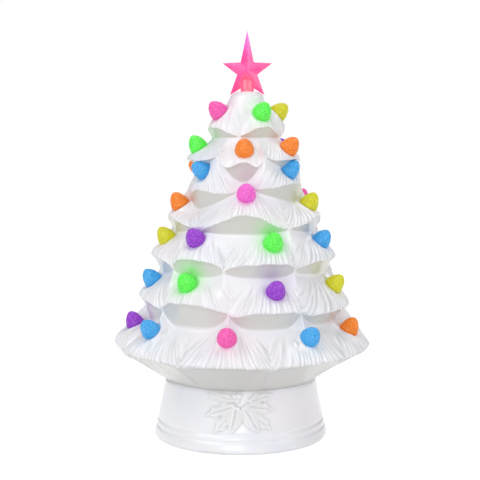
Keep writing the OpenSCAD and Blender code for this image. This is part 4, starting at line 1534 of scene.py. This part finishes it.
@dataclass
class Studio:
    """A white floor, soft lamps and the camera that sees the tree as photographed."""

    camera_mm: tuple = (0.0, -950.0, 252.0)
    pitch_deg: float = 4.741
    lens_mm: float = 80.88
    film_mm: float = 36.0
    clip_m: tuple = (0.05, 50.0)
    shift_x: float = -0.00125
    lamps: tuple = (
        ("left_softbox", (-1.3, -1.1, 1.5), 1.3, 13.0),
        ("right_softbox", (1.5, -0.9, 1.0), 1.1, 7.0),
        ("front_softbox", (-0.3, -1.9, 0.3), 1.0, 11.0),
        ("top_softbox", (0.1, 0.2, 2.0), 1.5, 8.0),
        ("back_softbox", (0.5, 1.9, 0.9), 1.4, 6.0),
    )
    aim_z: float = 0.17
    floor_half: float = 9.0
    paper: tuple = ("#F2F2F2", "#EFEFEF")
    fibre_scale: float = 60.0
    floor_grey: float = 0.3
    floor_shine: float = 0.91
    surround: float = 0.42
    surround_tint: str = "#F5F6FA"

    def camera(self) -> Piece:
        """Places the camera.

        Returns:
            The camera.
        """
        data = bpy.data.cameras.new("camera")
        data.lens, data.sensor_width, data.shift_x = self.lens_mm, self.film_mm, self.shift_x
        data.clip_start, data.clip_end = self.clip_m
        camera = bpy.data.objects.new("camera", data)
        camera.location = Vector(self.camera_mm) * MM
        camera.rotation_euler = (math.radians(90 - self.pitch_deg), 0, 0)
        bpy.context.scene.collection.objects.link(camera)
        bpy.context.scene.camera = camera
        return camera

    def seen(self, tree: Tree, also: str) -> Socket:
        """Tells where the camera looks straight, or by the kind of ray that is also named.

        Args:
            tree: The node tree.
            also: The other kind of ray.

        Returns:
            A socket that is 1 for those rays and 0 for the others.
        """
        rays = add_node(tree, "ShaderNodeLightPath").outputs
        either = {0: rays["Is Camera Ray"], 1: rays[also]}
        return add_node(tree, "ShaderNodeMath", either, operation="MAXIMUM").outputs[0]

    def floor(self) -> Piece:
        """Lays a white floor that keeps a soft shadow.

        Returns:
            The floor.
        """
        mesh = bpy.data.meshes.new("floor")
        h = self.floor_half
        mesh.from_pydata([(-h, -h, 0), (h, -h, 0), (h, h, 0), (-h, h, 0)], [], [(0, 1, 2, 3)])
        material, tree = new_material("paper_sweep_white")
        fibre = add_node(tree, "ShaderNodeTexNoise", {"Scale": self.fibre_scale, "Detail": 3.0})
        paper = layered(tree, linear(self.paper[0]), (fibre, linear(self.paper[1])))
        bounce = add_node(tree, "ShaderNodeBsdfDiffuse", {"Color": paper})
        dim = add_node(tree, "ShaderNodeBsdfDiffuse", {"Color": (*[self.floor_grey] * 3, 1)})
        shine = add_node(tree, "ShaderNodeEmission", {"Color": (1, 1, 1, 1), "Strength": self.floor_shine})
        both = add_node(tree, "ShaderNodeAddShader", {0: dim, 1: shine})
        seen = self.seen(tree, "Is Glossy Ray")
        mixed = add_node(tree, "ShaderNodeMixShader", {0: seen, 1: bounce, 2: both})
        add_node(tree, "ShaderNodeOutputMaterial", {"Surface": mixed})
        mesh.materials.append(material)
        floor = bpy.data.objects.new("floor", mesh)
        bpy.context.scene.collection.objects.link(floor)
        return floor

    def light(self) -> None:
        """Hangs the softboxes and sets a white surround that the camera sees as plain white."""
        for name, place, size, power in self.lamps:
            data = bpy.data.lights.new(name, "AREA")
            data.energy, data.size = power, size
            lamp = bpy.data.objects.new(name, data)
            lamp.location = place
            aim = Vector((0, 0, self.aim_z)) - Vector(place)
            lamp.rotation_euler = aim.to_track_quat("-Z", "Y").to_euler()
            bpy.context.scene.collection.objects.link(lamp)
        world = bpy.data.worlds.new("surround")
        bpy.context.scene.world = world
        world.use_nodes = True
        tree = world.node_tree
        tree.nodes.clear()
        tint = linear(self.surround_tint)
        soft = add_node(tree, "ShaderNodeBackground", {"Color": tint, "Strength": self.surround})
        white = add_node(tree, "ShaderNodeBackground", {"Color": (1, 1, 1, 1), "Strength": 1.0})
        seen = self.seen(tree, "Is Transmission Ray")
        mixed = add_node(tree, "ShaderNodeMixShader", {0: seen, 1: soft, 2: white})
        add_node(tree, "ShaderNodeOutputWorld", {"Surface": mixed})

    def build(self) -> None:
        """Sets up the whole studio."""
        scene = bpy.context.scene
        scene.view_settings.view_transform = "Standard"
        self.camera()
        self.floor()
        self.light()


def main() -> None:
    """Builds the studio and every piece, and reports each."""
    logging.basicConfig(level=logging.INFO, format="%(message)s")
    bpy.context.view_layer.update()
    Studio().build()
    LOG.info("studio: camera, floor and lamps")
    glaze = PearlGlaze().build()
    form = TreeForm()
    tree = form.build(glaze)
    LOG.info("tree: %d points, %d branches", len(tree.data.vertices), len(form.branches))
    base = BaseForm().build(glaze)
    LOG.info("base: %d points", len(base.data.vertices))
    bulbs = BulbSet(form).build()
    LOG.info("bulbs: %d", len(bulbs))
    star = StarForm().build(ClearAcrylic().build())
    LOG.info("star: %d points", len(star.data.vertices))
    for piece in LightUnit().dress():
        LOG.info("light unit: %s", piece.name)


if __name__ == "__main__":
    main()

━━━━━━━━━━━━━━━━━━━━

Reproduce the full listing word for word.

• **WRITTEN SOLUTION**:
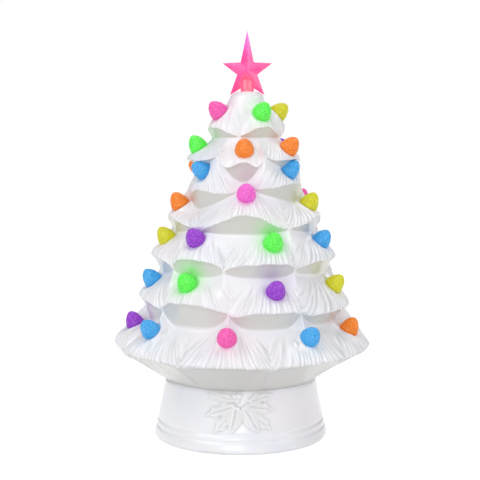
Keep writing the OpenSCAD and Blender code for this image. This is part 4, starting at line 1534 of scene.py. This part finishes it.
@dataclass
class Studio:
    """A white floor, soft lamps and the camera that sees the tree as photographed."""

    camera_mm: tuple = (0.0, -950.0, 252.0)
    pitch_deg: float = 4.741
    lens_mm: float = 80.88
    film_mm: float = 36.0
    clip_m: tuple = (0.05, 50.0)
    shift_x: float = -0.00125
    lamps: tuple = (
        ("left_softbox", (-1.3, -1.1, 1.5), 1.3, 13.0),
        ("right_softbox", (1.5, -0.9, 1.0), 1.1, 7.0),
        ("front_softbox", (-0.3, -1.9, 0.3), 1.0, 11.0),
        ("top_softbox", (0.1, 0.2, 2.0), 1.5, 8.0),
        ("back_softbox", (0.5, 1.9, 0.9), 1.4, 6.0),
    )
    aim_z: float = 0.17
    floor_half: float = 9.0
    paper: tuple = ("#F2F2F2", "#EFEFEF")
    fibre_scale: float = 60.0
    floor_grey: float = 0.3
    floor_shine: float = 0.91
    surround: float = 0.42
    surround_tint: str = "#F5F6FA"

    def camera(self) -> Piece:
        """Places the camera.

        Returns:
            The camera.
        """
        data = bpy.data.cameras.new("camera")
        data.lens, data.sensor_width, data.shift_x = self.lens_mm, self.film_mm, self.shift_x
        data.clip_start, data.clip_end = self.clip_m
        camera = bpy.data.objects.new("camera", data)
        camera.location = Vector(self.camera_mm) * MM
        camera.rotation_euler = (math.radians(90 - self.pitch_deg), 0, 0)
        bpy.context.scene.collection.objects.link(camera)
        bpy.context.scene.camera = camera
        return camera

    def seen(self, tree: Tree, also: str) -> Socket:
        """Tells where the camera looks straight, or by the kind of ray that is also named.

        Args:
            tree: The node tree.
            also: The other kind of ray.

        Returns:
            A socket that is 1 for those rays and 0 for the others.
        """
        rays = add_node(tree, "ShaderNodeLightPath").outputs
        either = {0: rays["Is Camera Ray"], 1: rays[also]}
        return add_node(tree, "ShaderNodeMath", either, operation="MAXIMUM").outputs[0]

    def floor(self) -> Piece:
        """Lays a white floor that keeps a soft shadow.

        Returns:
            The floor.
        """
        mesh = bpy.data.meshes.new("floor")
        h = self.floor_half
        mesh.from_pydata([(-h, -h, 0), (h, -h, 0), (h, h, 0), (-h, h, 0)], [], [(0, 1, 2, 3)])
        material, tree = new_material("paper_sweep_white")
        fibre = add_node(tree, "ShaderNodeTexNoise", {"Scale": self.fibre_scale, "Detail": 3.0})
        paper = layered(tree, linear(self.paper[0]), (fibre, linear(self.paper[1])))
        bounce = add_node(tree, "ShaderNodeBsdfDiffuse", {"Color": paper})
        dim = add_node(tree, "ShaderNodeBsdfDiffuse", {"Color": (*[self.floor_grey] * 3, 1)})
        shine = add_node(tree, "ShaderNodeEmission", {"Color": (1, 1, 1, 1), "Strength": self.floor_shine})
        both = add_node(tree, "ShaderNodeAddShader", {0: dim, 1: shine})
        seen = self.seen(tree, "Is Glossy Ray")
        mixed = add_node(tree, "ShaderNodeMixShader", {0: seen, 1: bounce, 2: both})
        add_node(tree, "ShaderNodeOutputMaterial", {"Surface": mixed})
        mesh.materials.append(material)
        floor = bpy.data.objects.new("floor", mesh)
        bpy.context.scene.collection.objects.link(floor)
        return floor

    def light(self) -> None:
        """Hangs the softboxes and sets a white surround that the camera sees as plain white."""
        for name, place, size, power in self.lamps:
            data = bpy.data.lights.new(name, "AREA")
            data.energy, data.size = power, size
            lamp = bpy.data.objects.new(name, data)
            lamp.location = place
            aim = Vector((0, 0, self.aim_z)) - Vector(place)
            lamp.rotation_euler = aim.to_track_quat("-Z", "Y").to_euler()
            bpy.context.scene.collection.objects.link(lamp)
        world = bpy.data.worlds.new("surround")
        bpy.context.scene.world = world
        world.use_nodes = True
        tree = world.node_tree
        tree.nodes.clear()
        tint = linear(self.surround_tint)
        soft = add_node(tree, "ShaderNodeBackground", {"Color": tint, "Strength": self.surround})
        white = add_node(tree, "ShaderNodeBackground", {"Color": (1, 1, 1, 1), "Strength": 1.0})
        seen = self.seen(tree, "Is Transmission Ray")
        mixed = add_node(tree, "ShaderNodeMixShader", {0: seen, 1: soft, 2: white})
        add_node(tree, "ShaderNodeOutputWorld", {"Surface": mixed})

    def build(self) -> None:
        """Sets up the whole studio."""
        scene = bpy.context.scene
        scene.view_settings.view_transform = "Standard"
        self.camera()
        self.floor()
        self.light()


def main() -> None:
    """Builds the studio and every piece, and reports each."""
    logging.basicConfig(level=logging.INFO, format="%(message)s")
    bpy.context.view_layer.update()
    Studio().build()
    LOG.info("studio: camera, floor and lamps")
    glaze = PearlGlaze().build()
    form = TreeForm()
    tree = form.build(glaze)
    LOG.info("tree: %d points, %d branches", len(tree.data.vertices), len(form.branches))
    base = BaseForm().build(glaze)
    LOG.info("base: %d points", len(base.data.vertices))
    bulbs = BulbSet(form).build()
    LOG.info("bulbs: %d", len(bulbs))
    star = StarForm().build(ClearAcrylic().build())
    LOG.info("star: %d points", len(star.data.vertices))
    for piece in LightUnit().dress():
        LOG.info("light unit: %s", piece.name)


if __name__ == "__main__":
    main()